MattD: the French law averages out the 35-hour week over a year, which leaves wiggle-room for seasonal and project-specific variations. You pull out the stops to get something done, you get it back another time.

And I'd rather have stipulated overtime than the implied stuff. Leaving it to psychology may be good at turning the working day into a "who leaves the office last" contest, but it's hardly healthy.
posted by holgate at 3:27 AM on July 2, 2001


I wouldn't be surprised to learn that there are no semiconductor fabs in France. A fab has to run 24/7; it isn't economic to shut it down for nights, weekends, holidays and the month of August.

Where I used to work they ran a 24/7 factory (making cell phones). There were four work crews doing 12 hour days. Each crew alternated 3-day and 4-day weeks, and on the 4-day weeks they were paid overtime for the extra 8 hours.

There was always much demand for these jobs, by the way. It was considered to be among the very best opportunities available for unskilled labor in this city.

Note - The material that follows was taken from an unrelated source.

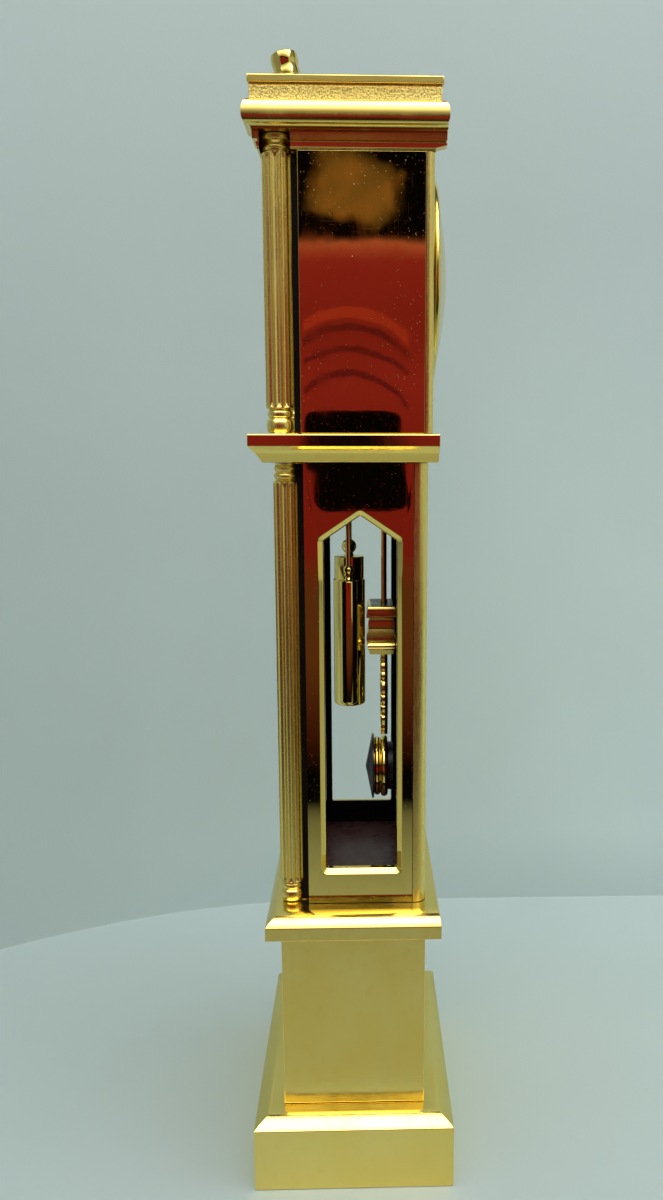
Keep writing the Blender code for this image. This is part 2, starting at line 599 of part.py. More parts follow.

I don't understand how anyone could run a 24-hour operation under these French labor laws, and I bet there aren't very many.
posted by Steven Den Beste at 6:15 AM on July 2, 2001


I wouldn't be surprised to learn that there are no semiconductor fabs in France.

Be surprised. After a cursory Google: Motorola in Toulouse; Atmel, in Rousset and Saint-Egrève; SI Automation in Rousset and Montpellier; STM in Rousset, Croles, Tours and Rennes. And there are plenty of pharmaceutical, chemical and engineering plants that run on a 24-hour basis.

(I might as well note in passing that in Germany, where AMD has a fab, people work on average two weeks less per year than the French, and no-one regards them as lazy Mediterranean types.)
posted by holgate at 8:56 AM on July 2, 2001


So they run fabs, but probably not as efficiently -- manpower-wise -- as they might. Is this surprising? We are talking about the French. Efficiency is not the guiding principle of French society -- if it were, this thread would not be possible.
posted by Dreama at 10:29 AM on July 2, 2001


The French, in general, do not like big brands.

What are you talking about? Most of France shops in supermarkets and hypermarkets, which are no less "big brands" than they are here in the US. Come to think of it, they're actually more big brands.